Thursday, April 9, 2015

Star Trek and its *failed* (?) attempts at trascedence

One of the most engaging television shows and movie franchise in the science fiction universe includes the Star Trek (I apologize in advance to anyone whoever has to read this, for you will have to suffer through some severe nerdiness.)  I'm currently making my way through the hit 1990's The Next Generation:



  
This show's primary plot is driven by this mission: "Space: the final frontier.  These are the voyages of the starship Enterprise.  Its continuing mission: to explore strange new world, to seek out new life and new civilizations, to boldly go where no one has gone before."  This show doesn't have the typical problem that even more modern television regularly faces in regards to the representation of different groups of people, however.  Rather, they present a problem of misrepresentation, which leads to problematic identification and alienation problems that run rampant within our own 21st century that we could've hoped to avoid by the (at least seemingly) progressive society presented to us in the 24th.

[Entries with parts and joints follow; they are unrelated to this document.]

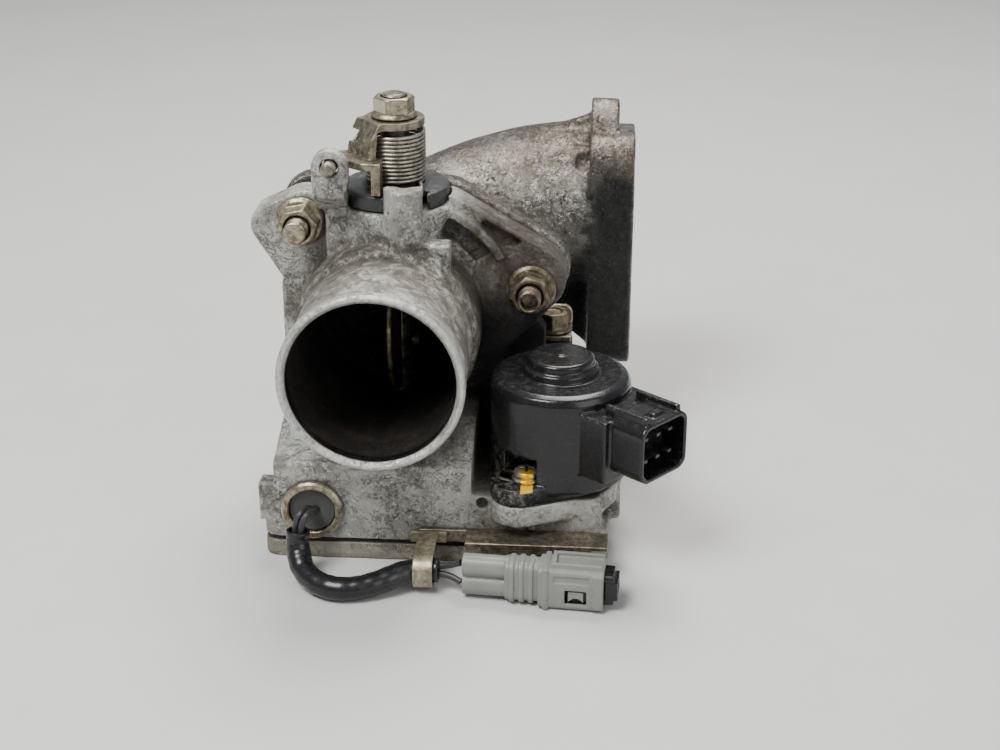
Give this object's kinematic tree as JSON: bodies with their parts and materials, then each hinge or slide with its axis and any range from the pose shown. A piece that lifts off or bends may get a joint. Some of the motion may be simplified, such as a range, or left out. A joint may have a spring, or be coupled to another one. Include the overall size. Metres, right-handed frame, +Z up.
{
  "type": "throttle body",
  "caption": "Electrically driven intake throttle body with cast outlet elbow, drive motor, gear train, return spring and position switch pigtail.",
  "frame": {"origin": "underside of the gear cover, below the bore's axis and in the plane of the throttle shaft", "axes": "+Z up along the throttle shaft; +Y along the air's way in through the inlet; +X out of the elbow's outlet"},
  "size_m": [0.1477, 0.1877, 0.149],
  "materials": {
    "cast_aluminium": "weathered sand-cast, matt",
    "elbow_casting": "weathered sand-cast, darker with sooty oil film",
    "zinc_plate": "yellowed zinc plate, dull",
    "steel": "machined steel",
    "spring_steel": "drawn wire, dull",
    "brass": "machined, soot stained",
    "copper": "enamelled windings",
    "black_plastic": "glass-filled, satin, dusty",
    "dark_plastic": "moulded, dusty",
    "grey_plastic": "moulded, grimy",
    "nylon": "natural gear nylon",
    "black_rubber": "satin",
    "gasket": "coated fibre"
  },
  "bodies": {
    "housing": {"throttle_body": "cast_aluminium", "gear_cover": "cast_aluminium", "elbow": "elbow_casting", "cover_screw_1": "zinc_plate", "cover_screw_2": "zinc_plate", "cover_screw_3": "zinc_plate", "cover_screw_4": "zinc_plate", "motor_screw_front": "zinc_plate", "motor_screw_rear": "zinc_plate", "nut_left": "zinc_plate", "nut_right": "zinc_plate", "joint_bolt_left": "zinc_plate", "joint_bolt_right": "zinc_plate", "stay_bracket": "zinc_plate", "stay_bolt": "zinc_plate", "switch_body": "zinc_plate", "cable_clamp": "zinc_plate", "connector_bracket": "zinc_plate", "bracket_screw": "zinc_plate", "upper_bearing": "steel", "lower_bearing": "steel", "stop_screw": "steel", "intermediate_pin": "steel", "motor_bearing": "steel", "stud_left": "steel", "stud_right": "steel", "torsion_spring": "spring_steel", "motor_stator": "copper", "motor_housing": "black_plastic", "motor_pin_header": "black_plastic", "connector_insert": "black_plastic", "spring_drum": "dark_plastic", "connector_shell": "grey_plastic", "switch_potting": "grey_plastic", "upper_seal": "black_rubber", "lower_seal": "black_rubber", "motor_oring": "black_rubber", "wire_1": "black_rubber", "wire_2": "black_rubber", "wire_sleeve": "black_rubber", "cover_gasket": "gasket", "joint_gasket": "gasket"},
    "throttle": {"throttle_shaft": "steel", "throttle_plate": "brass", "plate_screw_1": "steel", "plate_screw_2": "steel", "throttle_gear": "nylon", "gear_nut": "zinc_plate", "lever": "zinc_plate", "shaft_nut": "zinc_plate"},
    "intermediate": {"intermediate_gear": "nylon"},
    "rotor": {"motor_rotor": "steel", "motor_pinion": "brass"}
  },
  "joints": [
    {"name": "throttle_turn", "type": "hinge", "parent": "housing", "child": "throttle", "pos_m": [0.0015, 0, 0], "axis": [0, 0, 1], "range_deg": [-80, 0], "stiffness_Nm_per_rad": 0.02, "springref_deg": 20.05, "deforming": ["torsion_spring"]},
    {"name": "intermediate_spin", "type": "hinge", "parent": "housing", "child": "intermediate", "pos_m": [0.03599, -0.00594, 0], "axis": [0, 0, 1], "range_deg": [0, 240]},
    {"name": "rotor_spin", "type": "hinge", "parent": "housing", "child": "rotor", "pos_m": [0.0583, -0.026, 0], "axis": [0, 0, 1], "range_deg": [-960, 0]}
  ],
  "couplings": [
    {"joint": "intermediate_spin", "follows": "throttle_turn", "ratio": -3},
    {"joint": "rotor_spin", "follows": "throttle_turn", "ratio": 12}
  ]
}
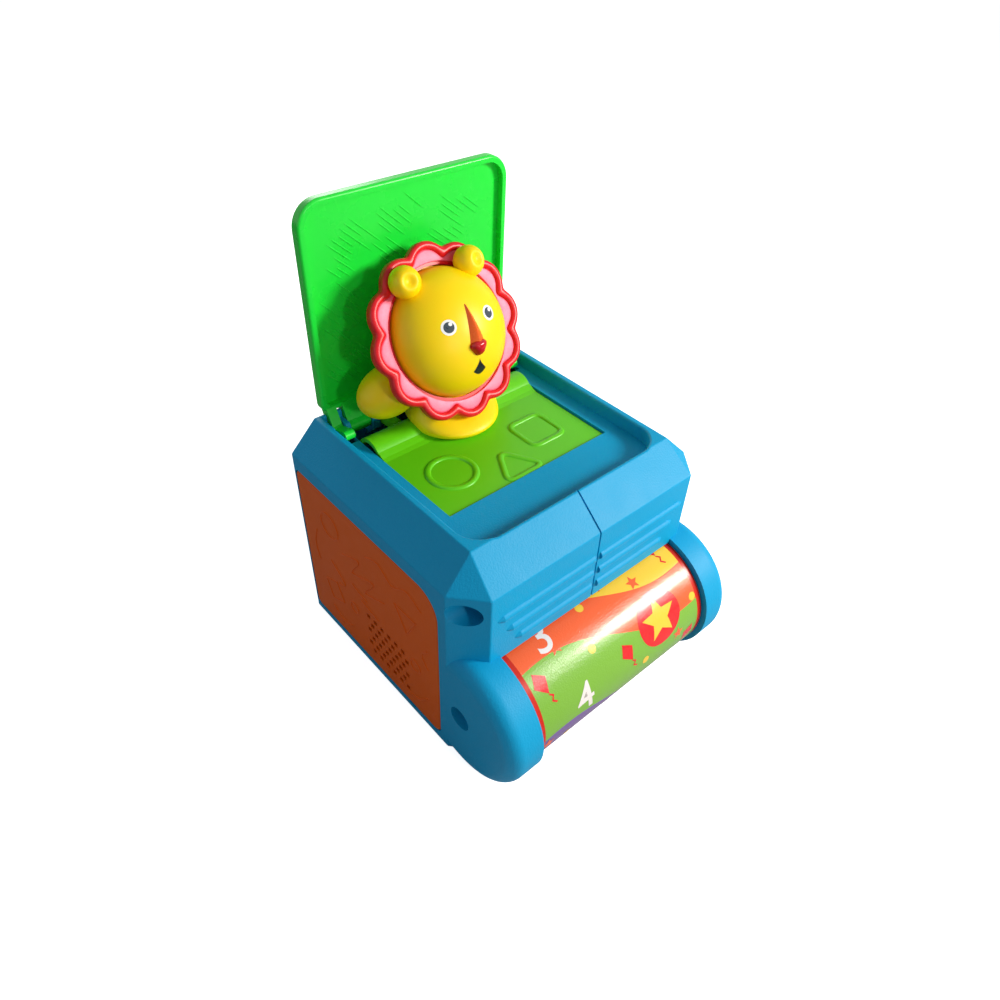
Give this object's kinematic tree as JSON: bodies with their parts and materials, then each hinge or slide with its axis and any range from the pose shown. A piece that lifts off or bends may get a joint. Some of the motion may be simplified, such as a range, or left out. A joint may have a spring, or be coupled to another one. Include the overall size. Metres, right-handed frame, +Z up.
{
  "type": "pop up animal toy",
  "caption": "Bevelled toy box whose hinged lid springs open to raise a lion's head on a trap flap; a printed roller in the front turns the gear and cam behind the catch.",
  "frame": {"origin": "on the floor, midway between the side walls and midway between the flat front and rear faces of the housing", "axes": "+Z up; +X to the object's right, along the roller and the hinge pin; the roller side faces -Y and the lid stands at +Y"},
  "size_m": [0.13, 0.1455, 0.1939],
  "materials": {
    "blue_shell": "fine moulded texture",
    "cell_sleeve": "plain shrink sleeve",
    "green_board": "solder mask",
    "green_flap": "smooth moulded",
    "green_lid": "smooth moulded",
    "orange_bridge": "smooth moulded",
    "orange_panel": "fine moulded texture with raised strokes",
    "paper_cone": "pressed paper",
    "pink_insert": "pearl",
    "printed_film": "glossy printed film",
    "red_mane": "smooth moulded",
    "red_nose": "smooth moulded",
    "red_ring": "smooth moulded",
    "steel": "plated wire and rod",
    "white_drum": "plain moulded",
    "white_nylon": "natural nylon",
    "yellow_lion": "smooth moulded"
  },
  "bodies": {
    "body": {"housing_left": "blue_shell", "housing_right": "blue_shell", "side_panel_left": "orange_panel", "side_panel_right": "orange_panel", "hinge_pin": "steel", "lid_spring": "steel", "figure_spring": "steel", "latch_pin": "steel", "roller_axle": "steel", "axle_caps": "red_ring", "cam_gear_shaft": "steel", "housing_screws": "steel", "battery_tray": "blue_shell", "battery_door": "blue_shell", "battery_door_screw": "steel", "battery_cells": "cell_sleeve", "battery_contacts": "steel", "circuit_board": "green_board", "speaker": "paper_cone", "speaker_magnet": "steel"},
    "lid_body": {"lid": "green_lid"},
    "figure": {"trap_flap": "green_flap", "mane": "red_mane", "mane_insert": "pink_insert", "face_shell": "yellow_lion", "nape_shell": "yellow_lion", "nose_bridge": "orange_bridge", "nose_tip": "red_nose", "ears": "yellow_lion", "torso": "yellow_lion", "arms": "yellow_lion"},
    "roller": {"roller_drum": "white_drum", "roller_sleeve": "printed_film", "roller_ring_left": "red_ring", "roller_ring_right": "red_ring", "roller_bushes": "white_nylon", "roller_pinion": "white_nylon"},
    "cam": {"cam_gear": "white_nylon"},
    "lever": {"latch_lever": "white_nylon"},
    "trip": {"trip_rod": "white_nylon"},
    "knob": {"power_knob": "orange_panel"}
  },
  "joints": [
    {"name": "figure_hinge", "type": "hinge", "parent": "body", "child": "figure", "pos_m": [0, 0.053, 0.0985], "axis": [1, 0, 0], "range_deg": [0, 87.3], "stiffness_Nm_per_rad": 0.02, "springref_deg": -74.48},
    {"name": "lid_hinge", "type": "hinge", "parent": "body", "child": "lid_body", "pos_m": [0, 0.053, 0.0985], "axis": [1, 0, 0], "range_deg": [0, 90], "stiffness_Nm_per_rad": 0.008, "springref_deg": -68.75},
    {"name": "roller_spin", "type": "hinge", "parent": "body", "child": "roller", "pos_m": [0, -0.0535, 0.0295], "axis": [1, 0, 0], "continuous": true},
    {"name": "cam_spin", "type": "hinge", "parent": "body", "child": "cam", "pos_m": [0.0552, -0.0325, 0.04163], "axis": [1, 0, 0], "continuous": true},
    {"name": "trip_slide", "type": "slide", "parent": "body", "child": "trip", "axis": [0, -1, 0], "range_m": [0, 0.0053]},
    {"name": "latch_rock", "type": "hinge", "parent": "body", "child": "lever", "pos_m": [0.0475, 0.045, 0.076], "axis": [1, 0, 0], "range_deg": [-20, 0]},
    {"name": "power_slide", "type": "slide", "parent": "body", "child": "knob", "axis": [1, 0, 0], "range_m": [-0.002, 0.002]}
  ],
  "couplings": [
    {"joint": "lid_hinge", "follows": "figure_hinge", "ratio": 1.0305},
    {"joint": "cam_spin", "follows": "roller_spin", "ratio": -0.5},
    {"joint": "latch_rock", "follows": "trip_slide", "rad_per_m": -65.8}
  ]
}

Even in the main (senior staff) cast, the only two people of color are otherwise significantly deviants from the social norm.  Lieutenant Worf, played by Michael Dorn, is a Klingon.  This alienates him from the rest of the cast.  Literally.  He takes great pride in his culture, but he doesn't always quite understand the rest of the predominantly human crew's ideals and ideologies, despite the fact that he's lived with humans his whole life.  Chief Engineer, Geordi La Forge, is, unlike Worf, human, but is completely blind and has to wear a VISOR in order to see.  This also visually separates him from the cast, and he has a couple of storylines throughout the series that explores this "otherness."  Aside from these two officers, the show explores several other social identities, but similarly in the form of new species and civilizations found on other planets.  

An argument could be made that these story lines and characters are the result of the writers attempting to achieve universality.  For instance, in Hum's "Racialized Gaze," this perception as design "provides a valuable theoretical framework for visual rhetoric, exegesis, and cultural analysis by directing our attention to how designers may unwittingly sustain practices of racialization and perpetuate racially-based socio-cultural exclusions. (Hum, 192)  However, specifically with the cases similar to Worf, the actual naming of another species is enough cause for concern, where Star Trek writers fail to transcend their terministic screens and portraying these characters and their issues in a way that doesn't simply cater to accepted societal values and norms. According to Burke in his "Terministic Screens," "Not only does the nature of our terms affect the nature of our observations, in the sense that the terms direct the attention to one field rather than to another.  Also, many of the "observations" are but implications of the particular terminology in terms of which the observations are made." (Burke, 46)   Therefore, it's not simply in this portrayal- it's in the actual naming- these "others" actually are others.